Idrissa Ouedraogo (segment “Burkina Faso”) The only one with a touch of humor, and it’s pretty bitter humor. A boy in this very poor country needs money to pay for school books and medicine for his mother, who is very sick. He hears of the $25 million reward for Osama bin Laden, then spots a guy who is a dead ringer. He and his friends decide to capture him, but he gets away. Then they hear that George W. Bush is coming to Ouagadougou, and they decide to kidnap him and hold him for ransom.
Ken Loach (segment “United Kingdom”) A very poignant and bitter one, and a story that needed to be told in just this way. A Chilean exile in England is writing a letter to Americans, feeling terrible about their loss, but pointing out that on another Tuesday, September 11, CIA-supported troops murdered Salvador Allende and overthrew his democratically elected government. America’s murderous puppet, Pinochet, eventually killed over 30,000 Chileans. Put it in perspective, America! The slaughter in Chile wasn’t photogenic, and we actually have that blood on our hands. Seeing Kissinger shaking hands with the murdering bastard made me want to puke.
Alejandro González Iñárritu (segment “Mexico”) Here’s the masterpiece. Before Michael Moore thought of “showing” the collisions and collapse on a black screen with just the horrific sounds, González Iñárritu made this short film. Several minutes go by before we see anything at all, we just hear a confusion of voices. Then we get six- or eight-frame glimpses of people falling through the air, and the indescribably awful sound of their impact. The soundtrack resolves into understandable voices, phone calls from doomed people, chaotic chatter of the rescuers, then the sound that will be with me until the day I die, the inexorable slam slam slam slam slam of the floors collapsing onto each other, the last sound too many brave cops and firefighters and innocents ever heard on this Earth. Devastating. For more from González Iñárritu, see Amores Perros.

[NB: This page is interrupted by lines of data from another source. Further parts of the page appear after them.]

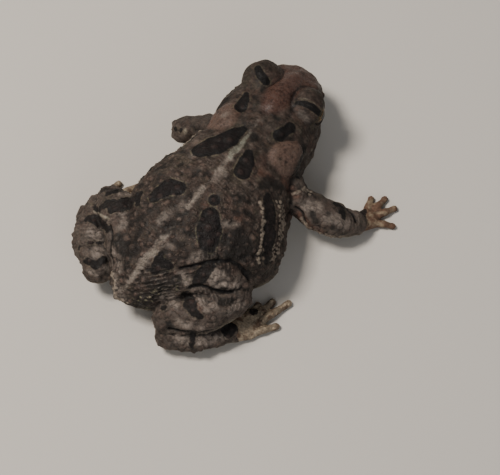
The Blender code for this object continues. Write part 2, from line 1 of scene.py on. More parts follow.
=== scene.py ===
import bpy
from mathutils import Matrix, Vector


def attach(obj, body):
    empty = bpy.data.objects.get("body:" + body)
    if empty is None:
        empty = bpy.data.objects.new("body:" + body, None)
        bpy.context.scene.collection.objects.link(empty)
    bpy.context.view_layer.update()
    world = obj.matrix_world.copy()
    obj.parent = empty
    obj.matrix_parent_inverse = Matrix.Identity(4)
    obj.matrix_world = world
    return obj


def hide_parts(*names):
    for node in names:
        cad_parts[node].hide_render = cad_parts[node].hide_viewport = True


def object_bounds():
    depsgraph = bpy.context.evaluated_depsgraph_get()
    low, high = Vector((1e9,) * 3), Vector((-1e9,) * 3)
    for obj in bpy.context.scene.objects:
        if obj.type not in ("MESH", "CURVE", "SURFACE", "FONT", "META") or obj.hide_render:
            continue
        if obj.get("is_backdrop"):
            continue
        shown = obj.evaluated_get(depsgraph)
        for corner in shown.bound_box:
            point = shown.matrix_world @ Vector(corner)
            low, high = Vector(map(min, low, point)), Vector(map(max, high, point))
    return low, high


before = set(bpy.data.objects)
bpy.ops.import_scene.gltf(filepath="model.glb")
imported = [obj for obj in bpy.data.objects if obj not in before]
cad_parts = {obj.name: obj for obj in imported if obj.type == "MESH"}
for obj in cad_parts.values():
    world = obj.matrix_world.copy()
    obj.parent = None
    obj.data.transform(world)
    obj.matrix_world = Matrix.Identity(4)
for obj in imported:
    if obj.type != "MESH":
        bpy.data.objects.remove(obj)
cad_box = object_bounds()
print("solid model", [[round(c * 1000, 1) for c in corner] for corner in cad_box], "mm")

# %% [markdown]
# # A Canadian toad in one skin
# The solid model is a toad in 21 pieces that meet with hairline gaps. A living toad has no gaps:
# one loose, warty skin runs over everything but the eyes. So this lesson builds the same forms
# again as smooth surfaces, melts them into one skin, raises the warts on it, and then paints it.
#
# The toad faces -Y, its left side is +X, and it crouches on the floor z = 0. All the work is done
# in millimetres, as a toad is a small thing, and becomes metres only when a mesh is finished.

# %% Tools and units
import math

import bpy
import numpy as np

MM = 0.001
WORLD_UP = np.array([0.0, 0.0, 1.0])
rng = np.random.default_rng(7)


# %% [markdown]
# ## Smooth lines
# A draughtsman gives a body by a few heights and widths from snout to vent and lets a bent strip
# of wood run through them. The function below is that strip. A straight line between the numbers
# would leave facets, and one polynomial through all of them would swing, so each stretch gets its
# own cubic whose slopes agree with its neighbours'.

# %% A smooth line through given values
def along(line, at):
    """Cubic curve through rows (station, values...): between two rows it blends the rows and
    their slopes with the four Hermite weights; a row's slope is that of its neighbours."""
    line = np.asarray(line, float)
    where, values = line[:, 0], line[:, 1:]
    slopes = np.gradient(values, where, axis=0)
    at = np.atleast_1d(np.asarray(at, float))
    i = np.clip(np.searchsorted(where, at) - 1, 0, len(where) - 2)
    step = (where[i + 1] - where[i])[:, None]
    t = np.clip((at - where[i]) / step[:, 0], 0, 1)[:, None]
    start = (1 + 2 * t) * (1 - t) ** 2 * values[i] + t * (1 - t) ** 2 * step * slopes[i]
    end = t * t * (3 - 2 * t) * values[i + 1] + t * t * (t - 1) * step * slopes[i + 1]
    return (start + end).squeeze()


def through(points, share):
    """The same curve through points of any width, at shares from 0 to 1 of their order."""
    points = np.asarray(points, float).reshape(len(points), -1)
    stations = np.linspace(0, 1, len(points))[:, None]
    return along(np.hstack([stations, points]), share).reshape(len(share), -1)


def unit(vectors):
    return vectors / np.maximum(np.linalg.norm(vectors, axis=-1, keepdims=True), 1e-12)


# %% [markdown]
# ## From rings to a closed surface
# Every form of the body is a stack of rings. Neighbouring rings are joined by two triangles for
# each side, and the first and last ring are drawn together to a point, so that each form is
# closed. Whole index arrays make the triangles at once: no loop walks over the vertices.

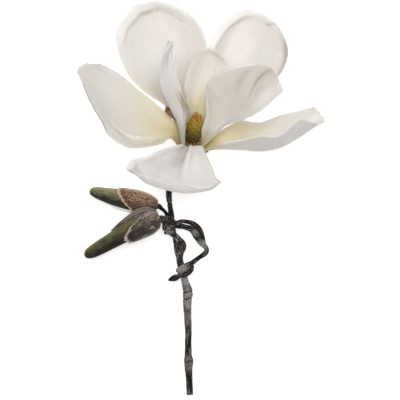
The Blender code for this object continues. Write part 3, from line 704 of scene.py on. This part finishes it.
def build_tepal(
    side, material, seed, ribs, folds=(), rolls=(), stains=(), spikes=(), ragged=0,
    wrinkles=(0, 3), rows=TEPAL_ROWS, columns=TEPAL_COLUMNS, **shape,
):
    """One tepal. A spike is its place along the margin, its length and its half width, ragged is how torn the
    tip is, and wrinkles are their height and spacing."""
    sheet, u, v = tepal_sheet(ribs, rows, columns, **shape)
    normals = grid_normals(sheet)
    length = run_along(sheet[:, columns // 2])[-1]
    half = run_along(sheet[rows // 2])[-1] / 2
    far, place = near_margin(sheet)
    folded, shade = fold_lines(folds, u, v, length, half)
    rolled, tone = roll_margin(rolls, far, place)
    _, stain = fold_lines(stains, u, v, length, half)
    grown = np.minimum(1, 3 * u)
    blade = np.stack([v * half, u * length, 0 * u], axis=-1)
    flat = blade.reshape(-1, 3)
    soft, crumple, torn, wander = (
        roughen(flat * (1, stretch, 1), size, seed + k).reshape(u.shape)
        for k, (stretch, size) in enumerate(UNEVEN)
    )
    height, spacing = wrinkles
    lines = height * np.sin(2 * math.pi * v * half / spacing + 3.5 * wander) * (0.6 + soft)
    relief = folded + rolled + (0.35 * soft + 0.5 * crumple * np.exp(-far / 4) + lines) * grown
    outward = (0.4 + ragged * bell(place, 0.12)) * torn
    for at, reach_out, spread in spikes:
        outward = outward + reach_out * bell(place - at, spread)
    outward = outward * np.exp(-far / 1.2) * grown
    sideways = unit(np.gradient(sheet, axis=1)) * v[..., None] ** 7
    ahead = unit(np.gradient(sheet, axis=0)) * u[..., None] ** 30
    sheet = sheet + relief[..., None] * normals + outward[..., None] * (sideways + ahead)
    normals = grid_normals(sheet)
    thick = BLADE_THICK - MARGIN_THINNER * np.exp(-far / 1.5)
    thick = thick + (CLAW_THICK - BLADE_THICK) * np.clip(1 - 6 * u, 0, 1)
    low = sheet[..., 2] - thick / 2 - SINK
    sheet[..., 2] = thick / 2 + np.maximum(0.5 * (low + np.sqrt(low**2 + FLATTEN)), LEAST_HEIGHT)
    inner = sheet + normals * thick[..., None] / 2
    outer = sheet - normals * thick[..., None] / 2
    for face in (inner, outer):
        face[..., 2] = np.maximum(face[..., 2], 0)
    blade[..., 2] = seed * 7
    made = sheet_piece(
        f"{side}_tepal", inner, outer, material, blade=blade, along=u, shade=shade + tone, stain=stain,
        line=lines / max(height, 0.1),
    )
    settle(made, f"tepal_{side}")


def petal_skin(name, white, cream, back, cream_end, claw=(0.5, 0.42, 0.13)):
    """White petal skin, with its own colour on the back. The cream ends at that share of the length. It has
    painted shade in the troughs of the wrinkles, and the painted shade and light kept from the folds and
    rolled margins.
    """
    paint = Paint(
        f"{name}_petal", Specular_IOR_Level=0.25, Subsurface_Weight=0.6, Subsurface_Scale=0.0022,
        Subsurface_Radius=(1, 0.92, 0.8),
    )
    blade = paint.kept("blade", 1)
    veins = paint.cloud(paint.stretch(blade, (0.75, 0.05, 1)), 1, 4, 0.4)
    clouds = paint.cloud(paint.stretch(blade, (0.08, 0.04, 1)), 1, 3)
    crinkle = paint.cloud(paint.stretch(blade, (0.9, 0.45, 1)), 1, 3)
    along = paint.kept("along") + (clouds - 0.5) * 0.15
    shade = paint.kept("shade")
    outer = paint.kept("face")
    colour = paint.layers(
        white,
        (outer * 0.6, back),
        (clouds.rise(0.35, 0.75) * 0.25, back),
        (along.rise(cream_end, 0) * (1 - 0.7 * outer), cream),
        (along.rise(0.24, 0.04) * 0.8, claw),
        (paint.kept("stain"), (0.5, 0.42, 0.17)),
        (veins.rise(0.5, 0.75) * 0.16, (0.45, 0.42, 0.36)),
        # Painted shade in the troughs of the wrinkles
        (paint.kept("line").rise(0.1, -0.7) * 0.55, (0.42, 0.4, 0.42)),
        # The kept shade of the folds and rolled margins: painted shade above 0 and painted light below 0
        (shade.rise(0, 1), (0.38, 0.35, 0.34)),
        (shade.rise(0, -1), (0.97, 0.96, 0.94)),
    )
    return paint.finish(colour, 0.42 + crinkle * 0.2, veins * 0.6 + crinkle * 0.4, 0.0008)


# The whites are not equally bright: creamy, cool and beige white are painted darker than the others, as
# painted shade on the tepals that wear them, besides each skin's own tint
warm_white = petal_skin("warm_white", (0.81, 0.78, 0.757), (0.74, 0.68, 0.51), (0.77, 0.74, 0.715), 0.5)
creamy_white_painted_shade = petal_skin("creamy_white_painted_shade", (0.7, 0.68, 0.66), (0.76, 0.69, 0.47), (0.69, 0.66, 0.65), 0.75)
cool_white_painted_shade = petal_skin("cool_white_painted_shade", (0.76, 0.73, 0.715), (0.68, 0.63, 0.45), (0.68, 0.645, 0.64), 0.3)
beige_white_painted_shade = petal_skin(
    "beige_white_painted_shade", (0.71, 0.665, 0.62), (0.72, 0.665, 0.57), (0.66, 0.62, 0.58), 0.4, (0.6, 0.53, 0.34),
)
yellow_white = petal_skin("yellow_white", (0.86, 0.81, 0.75), (0.64, 0.59, 0.34), (0.76, 0.715, 0.65), 0.55)
mauve_white = petal_skin(
    "mauve_white", (0.93, 0.87, 0.84), (0.68, 0.64, 0.46), (0.93, 0.87, 0.84), 0.3, (0.55, 0.52, 0.3),
)

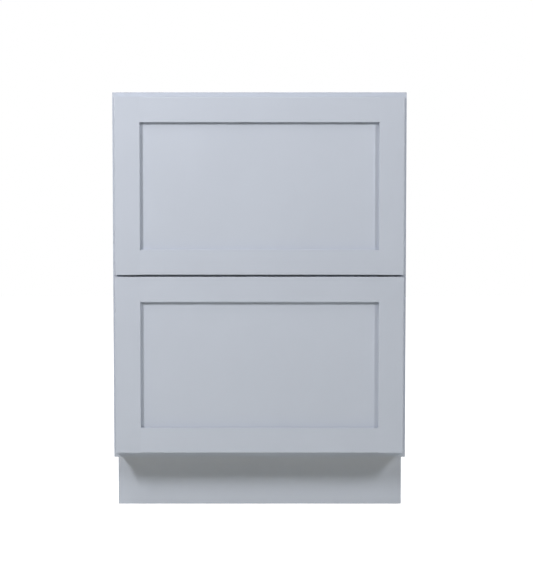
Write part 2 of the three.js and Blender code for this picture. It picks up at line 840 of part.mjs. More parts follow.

Amos Gitai (segment “Israel”) (as Amos Gitaï) A foolish little piece about a truly awful television reporter lucky enough to be on the scene of a suicide car bombing in Jerusalem—my big break!—and her stunned reaction when she learns that she is not on the air, live, because something has happened in New York. I have no idea what the point is here.
Mira Nair (segment “India”) Based on a true story. An Arab woman’s son is missing after 9/11. The FBI comes calling. Obviously he was in on it somehow. Her neighbors start to shun her. Then his remains are identified in the wreckage. He rushed toward the towers to help out and died while giving first aid. What a terrible disservice those 19 fanatical monsters did to honest, peaceful Arabs and Muslims around the world. And how easily do we turn to racial and religious hatred.
Sean Penn (segment “USA”) Puerile little fable about a senile old man who dresses his dead wife’s imaginary body every morning and laments that her flowers don’t grow. They don’t get enough light. Then the towers fall, and let in the light. He never knows it, he just sees the flowers growing again. Sounds a lot better than it is. Really stinks. [At the end of it Monty Python’s “Always Look on the Bright Side of Life” starting playing in my head. Penn should stick to acting and being a Hollywood Liberal, which is what he’s really good at.]
Shohei Imamura (segment “Japan”) The most puzzling segment. Very well done, but … It’s 1945. A Japanese soldier has gone nuts and been shipped home, thinking he’s a snake. His relatives despair to see him eating live rats. It ends with a bumper sticker “There is no such thing as a holy war.” Agreed, and there have to be a billion ways to say it. Why this one? Over the top, for me.